PLATFORM:FOR MOST OF the athletes competing in the Olympic Games in Beijing, the difference between success and failure is easily defined, albeit sometimes the margin can be heartbreakingly small. The line between "the fastest man in the world" and the guy who came second can be fractions of a second, but at least there is certainty in the result.

For sports like gymnastics, high diving and boxing, the result is more subjective and the viewing experience less compelling as a result. Likewise, for some of the world's biggest businesses, which have invested millions of euro to associate with the Beijing Olympics, it can be hard to know what winning looks like.

The International Olympic Committee (IOC) sells sponsorships in four-year cycles to cover both Winter and Summer Games. The top tier of sponsors (known as TOP sponsors) each pays an average of $72 million (€48.4 million) for four years, allowing the IOC to reap $866 million in sponsor revenue, a third up from the previous cycle of Athens 2004 and Salt Lake City in 2002. But there are signs that the Beijing Games marks a shift in the relationship between business and the Olympic movement.

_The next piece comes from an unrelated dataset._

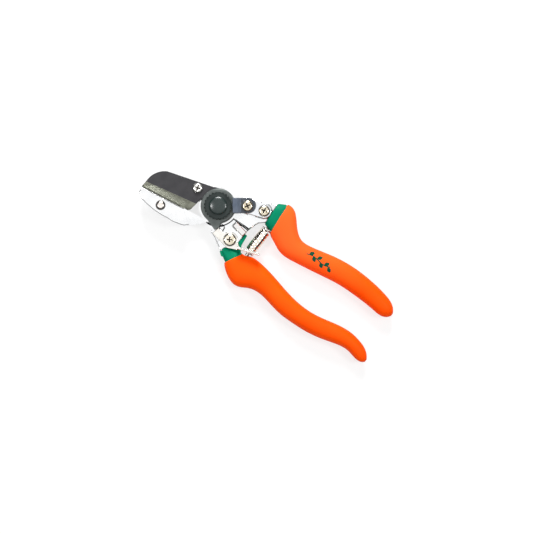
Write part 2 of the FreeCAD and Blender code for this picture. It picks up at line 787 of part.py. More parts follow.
def lock_plate():
    """Toothed keeper plate; its own X runs from the pivot axis outward."""
    body = new_body("lock_plate")
    sketch = new_sketch(body, "side_profile", role="XZ_Plane")
    corners = [
        ("plate_near", "plate_tip_back"), ("plate_step_in", "plate_tip_back"),
        ("plate_step_out", "bar_front"), ("plate_far", "bar_front"), ("plate_far", "plate_front"),
        ("plate_step_out", "plate_front"), ("plate_step_in", "plate_tip_front"),
        ("plate_near", "plate_tip_front")]
    draw_formula(sketch, corners)
    strip = body.newObject("PartDesign::Pad", "strip")
    strip.Profile = sketch
    strip.Midplane = True
    strip.setExpression("Length", "Dims.plate_half_width * 2")
    doc.recompute()
    far = size("plate_far")
    corners = [number for number, edge in enumerate(strip.Shape.Edges, start=1)
               if edge.BoundBox.ZLength > 1.0 and abs(edge.BoundBox.XMin - far) < 0.01
               and edge.BoundBox.YLength < 0.01]
    dress(body, strip, "PartDesign::Fillet", "end_round", corners, "plate_corner")
    free_hole(body, "nut_clearance", "plate_gap * 0", "plate_gap * 0", "nut_radius + plate_gap")
    local_block(body, "keeper_tooth", [
        ("nut_radius - nut_tooth_depth + plate_gap * 1.6", 0.0),
        ("plate_near + plate_gap * 2", "0 - nut_tooth_half_width * 0.8"),
        ("plate_near + plate_gap * 2", "nut_tooth_half_width * 0.8")], "plate_tip_back", "plate_tip_front")
    free_hole(body, "screw_hole", "plate_pin_along", "plate_pin_across", "screw_hole_radius")
    body.setExpression("Placement.Rotation.Angle", "Dims.plate_turn")
    doc.recompute()
    return body


def stop_block():
    body = new_body("stop_block")
    pad = local_block(body, "block", [
        ("0 - stop_length / 2", "0 - stop_width / 2"), ("stop_length / 2", "0 - stop_width / 2"),
        ("stop_length / 2", "stop_width / 2"), ("0 - stop_length / 2", "stop_width / 2")],
        "frame_front", "stop_front")
    front = rim_edges(pad.Shape, "stop_front", everywhere)
    dress(body, pad, "PartDesign::Chamfer", "edge_break", front, "edge_break")
    for axis in ("x", "y"):
        body.setExpression("Placement.Base." + axis, "Dims.stop_middle_" + axis)
    body.setExpression("Placement.Rotation.Angle", "Dims.stop_turn")
    doc.recompute()
    return body


def catch_lever():
    body = new_body("catch_lever")
    block(body, "strip", ["catch_end_low", "catch_under", "catch_arm_low", "catch_arm_top",
                          "catch_shoulder", "catch_inner", "catch_end_top"], "catch_back", "catch_front")
    round_block(body, "boss", "catch_boss_radius", "catch_back", "catch_front", "catch_pin")
    block(body, "tooth", ["tooth_low", "tooth_far", "tooth_back_top", "tooth_top", "tooth_near"],
          "tooth_back", "catch_back")
    cut_round(body, "pin_hole", "catch_bore_radius", "catch_back", "clear_top", "catch_pin")
    tab = doc.addObject("Part::Box", "catch_tab")
    tab.setExpression("Length", "Dims.tab_length")
    tab.setExpression("Width", "Dims.tab_thickness")
    tab.setExpression("Height", "Dims.tab_front - Dims.catch_back")
    tab.setExpression("Placement.Base.x", "Dims.tab_start_x")
    tab.setExpression("Placement.Base.y", "Dims.tab_start_y")
    tab.setExpression("Placement.Base.z", "Dims.catch_back")
    tab.setExpression("Placement.Rotation.Angle", "Dims.tab_turn")
    relief = doc.addObject("Part::Box", "catch_tab_relief")
    relief.setExpression("Length", "Dims.tab_length")
    relief.setExpression("Width", "Dims.tab_thickness * 3")
    relief.setExpression("Height", "Dims.tab_back - Dims.catch_back")
    relief.setExpression("Placement.Base.x", "Dims.tab_start_x + Dims.tab_rise")
    relief.setExpression("Placement.Base.y", "Dims.tab_start_y - Dims.tab_thickness")
    relief.setExpression("Placement.Base.z", "Dims.catch_back")
    relief.setExpression("Placement.Rotation.Angle", "Dims.tab_turn")
    doc.recompute()
    trimmed = doc.addObject("Part::Cut", "catch_tab_trimmed")
    trimmed.Base = tab
    trimmed.Tool = relief
    whole = doc.addObject("Part::MultiFuse", "catch_lever_whole")
    whole.Shapes = [body, trimmed]
    doc.recompute()
    return whole


def oval(label, group, index):
    """One oval section of a grip, standing across the grip's length."""
    stem = "Dims.%s_%s_" % (group, chr(ord("a") + index))
    wide = size(stem[5:] + "wide")
    high = size(stem[5:] + "high")
    ellipse = doc.addObject("Part::Ellipse", label)
    flat = wide >= high
    ellipse.setExpression("MajorRadius", stem + ("wide" if flat else "high"))
    ellipse.setExpression("MinorRadius", stem + ("high" if flat else "wide"))
    across = FreeCAD.Vector(0, 1, 0)
    first = across if flat else UP
    normal = FreeCAD.Vector(1, 0, 0)
    second = normal.cross(first)
    frame = FreeCAD.Matrix(first.x, second.x, normal.x, 0, first.y, second.y, normal.y, 0,
                           first.z, second.z, normal.z, 0, 0, 0, 0, 1)
    turn = FreeCAD.Rotation(UP, size(stem[5:] + "turn"))
    ellipse.Placement.Rotation = turn.multiply(FreeCAD.Placement(frame).Rotation)
    ellipse.setExpression("Placement.Base.x", stem + "x")
    ellipse.setExpression("Placement.Base.y", stem + "y")
    ellipse.setExpression("Placement.Base.z", "Dims.grip_middle")
    return ellipse


def oval_loft(label, group, count):
    sections = [oval("%s_%d" % (label, index), group, index) for index in range(count)]
    loft = doc.addObject("Part::Loft", label)
    loft.Sections = sections
    loft.Solid = True
    loft.Ruled = False
    doc.recompute()
    return loft


def fuse(label, items):
    whole = doc.addObject("Part::MultiFuse", label)
    whole.Shapes = items
    doc.recompute()
    return whole


def take_away(label, base, tool):
    rest = doc.addObject("Part::Cut", label)
    rest.Base = base
    rest.Tool = tool
    doc.recompute()
    return rest


def lower_flange():
    body = new_body("lower_flange")
    block(body, "sleeve", ["flange_g", "flange_f", "flange_e", "flange_d", "flange_c", "flange_b",
                            "flange_a", "flange_i", "flange_h"],
          "flange_back", "flange_front")
    return body


def spring_seat(label, centre, turn):
    """Disc with a short root in the grip and a peg inside the coil; the peg points along its own Z."""
    body = new_body(label)
    turned(body, "turned", [
        (0.0, "0 - seat_thickness * 3"), ("seat_peg_radius", "0 - seat_thickness * 3"),
        ("seat_peg_radius", "0 - seat_thickness"), ("seat_radius", "0 - seat_thickness"),
        ("seat_radius", 0.0), ("seat_peg_radius", 0.0), ("seat_peg_radius", "seat_peg_length"),
        (0.0, "seat_peg_length")])
    for axis in ("x", "y"):
        body.setExpression("Placement.Base." + axis, "Dims.%s_%s" % (centre, axis))
    body.setExpression("Placement.Base.z", "Dims.grip_middle")
    body.Placement.Rotation = FreeCAD.Rotation(FreeCAD.Vector(1, 0, 0), turn)
    doc.recompute()
    return body


def upper_spring_seat():
    return spring_seat("upper_spring_seat", "spring_head", 90.0)


def lower_spring_seat():
    return spring_seat("lower_spring_seat", "spring_foot", -90.0)


def coil_spring():
    """Flat strip wound as a coil between the two seats."""
    foot = point("spring_foot")
    radius = size("spring_radius")
    half = size("spring_strip") / 2.0
    width = size("spring_width")
    helix = Part.makeHelix(size("spring_pitch"), size("spring_lead"), radius)
    corners = [FreeCAD.Vector(radius - half, 0, 0), FreeCAD.Vector(radius + half, 0, 0),
               FreeCAD.Vector(radius + half, 0, width), FreeCAD.Vector(radius - half, 0, width)]
    profile = Part.makePolygon(corners + corners[:1])
    coil = doc.addObject("Part::Feature", "coil_spring")
    coil.Shape = Part.Wire(helix.Edges).makePipeShell([profile], True, True)
    coil.Placement.Base = FreeCAD.Vector(foot.x, foot.y + size("plate_gap") / 2.0, size("grip_middle"))
    coil.Placement.Rotation = FreeCAD.Rotation(FreeCAD.Vector(1, 0, 0), -90.0)
    return coil


def grips(frames):
    upper_loft = oval_loft("upper_grip_loft", "upper_grip", len(UPPER_GRIP))
    upper_collar = oval_loft("upper_collar_loft", "upper_collar", len(UPPER_COLLAR))
    lower_loft = oval_loft("lower_grip_loft", "lower_grip", len(LOWER_GRIP))
    lower_collar = oval_loft("lower_collar_loft", "lower_collar", len(LOWER_COLLAR))
    lower_liner = fuse("lower_liner_solid", [lower_collar, lower_flange()])
    upper_core = fuse("upper_core", [frames["anvil_frame"], frames["upper_spring_seat"]])
    lower_core = fuse("lower_core", [frames["blade_frame"], frames["lower_spring_seat"]])
    result = {}
    result["upper_grip_liner"] = take_away("upper_liner_cut", upper_collar, upper_core)
    result["lower_grip_liner"] = take_away("lower_liner_cut", lower_liner, lower_core)
    upper_hollow = take_away("upper_grip_hollow", upper_loft, upper_collar)
    result["upper_grip"] = take_away("upper_grip_cut", upper_hollow, upper_core)
    lower_hollow = take_away("lower_grip_hollow", lower_loft, lower_liner)
    result["lower_grip"] = take_away("lower_grip_cut", lower_hollow, lower_core)
    return result


def cell_value(given):
    """Number meant by a number or by a formula of sheet names."""
    if not isinstance(given, str):
        return float(given)
    total = 0.0
    for word in given.replace(" - ", " + -").split(" + "):
        word = word.strip()
        sign = -1.0 if word.startswith("-") else 1.0
        word = word.lstrip("-")
        factors = word.split(" * ")
        amount = 1.0
        for factor in factors:
            pieces = factor.split(" / ")
            head = pieces[0]
            value = float(head) if head.replace(".", "").isdigit() else size(head)
            for piece in pieces[1:]:
                value = value / float(piece)
            amount = amount * value
        total = total + sign * amount
    return total


def bind(formula):
    """The same formula with every sheet name given its sheet."""
    words = []
    for word in formula.split(" "):
        plain = word.replace("_", "").isalpha()
        words.append("Dims." + word if plain else word)
    return " ".join(words)


def finish(objects):
    doc.recompute()
    os.makedirs("parts", exist_ok=True)
    for label, item in objects.items():
        item.Label = label
        for name in item.State:
            if name in ("Invalid", "Error"):
                raise RuntimeError("%s is %s" % (label, name))
        if item.Shape.isNull() or not item.Shape.isValid():
            raise RuntimeError("%s has no valid shape" % label)
        item.Shape.exportStep("parts/%s.step" % label)


fill_sheet()
made = {}
for maker in (anvil_frame, anvil_insert, anvil_rivet, pivot_bolt, pivot_bushing, wave_washer,
              pivot_nut, nut_cap, lock_plate, lock_plate_screw, lock_bar, lock_bar_screw,
              blade_frame, blade, blade_screw, pivot_disc, stop_block, catch_washer, catch_screw,
              catch_lever, upper_spring_seat, lower_spring_seat, coil_spring):
    made[maker.__name__] = maker()
made.update(grips(made))
finish(made)
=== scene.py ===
import json
import math

import bmesh
import bpy
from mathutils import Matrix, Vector
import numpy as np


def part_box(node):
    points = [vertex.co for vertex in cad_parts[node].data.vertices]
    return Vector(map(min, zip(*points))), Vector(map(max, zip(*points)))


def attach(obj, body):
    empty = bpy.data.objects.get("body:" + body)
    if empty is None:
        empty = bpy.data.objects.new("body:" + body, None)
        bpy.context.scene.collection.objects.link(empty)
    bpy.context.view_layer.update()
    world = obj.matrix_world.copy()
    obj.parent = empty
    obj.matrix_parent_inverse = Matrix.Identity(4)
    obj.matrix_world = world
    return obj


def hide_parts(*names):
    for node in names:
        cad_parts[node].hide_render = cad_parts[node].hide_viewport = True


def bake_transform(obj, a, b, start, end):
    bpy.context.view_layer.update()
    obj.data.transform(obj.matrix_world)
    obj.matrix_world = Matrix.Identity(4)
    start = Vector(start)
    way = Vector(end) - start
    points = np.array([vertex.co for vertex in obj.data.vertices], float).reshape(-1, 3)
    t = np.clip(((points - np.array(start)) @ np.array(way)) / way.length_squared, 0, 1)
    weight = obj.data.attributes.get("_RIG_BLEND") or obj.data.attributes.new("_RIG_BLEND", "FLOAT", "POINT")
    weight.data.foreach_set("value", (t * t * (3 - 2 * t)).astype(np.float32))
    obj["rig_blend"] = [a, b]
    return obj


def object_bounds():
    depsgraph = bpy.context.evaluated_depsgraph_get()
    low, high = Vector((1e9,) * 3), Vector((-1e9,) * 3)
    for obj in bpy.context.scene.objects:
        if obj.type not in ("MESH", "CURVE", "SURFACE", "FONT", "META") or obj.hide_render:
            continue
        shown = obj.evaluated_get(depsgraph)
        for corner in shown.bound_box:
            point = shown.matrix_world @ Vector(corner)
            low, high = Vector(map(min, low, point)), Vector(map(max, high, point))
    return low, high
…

Of the 12 TOP Beijing partners, only eight have signed on for Vancouver/London. China computer company Lenovo came on board for the Beijing cycle, which had the 2006 Winter Games in Turin bundled in to the package. More worrying for the IOC is the loss of three major American companies: Johnson Johnson, Manulife Financial and veteran Olympic sponsor Eastman Kodak, which signed up to the IOC's TOP partnership programme in 1986.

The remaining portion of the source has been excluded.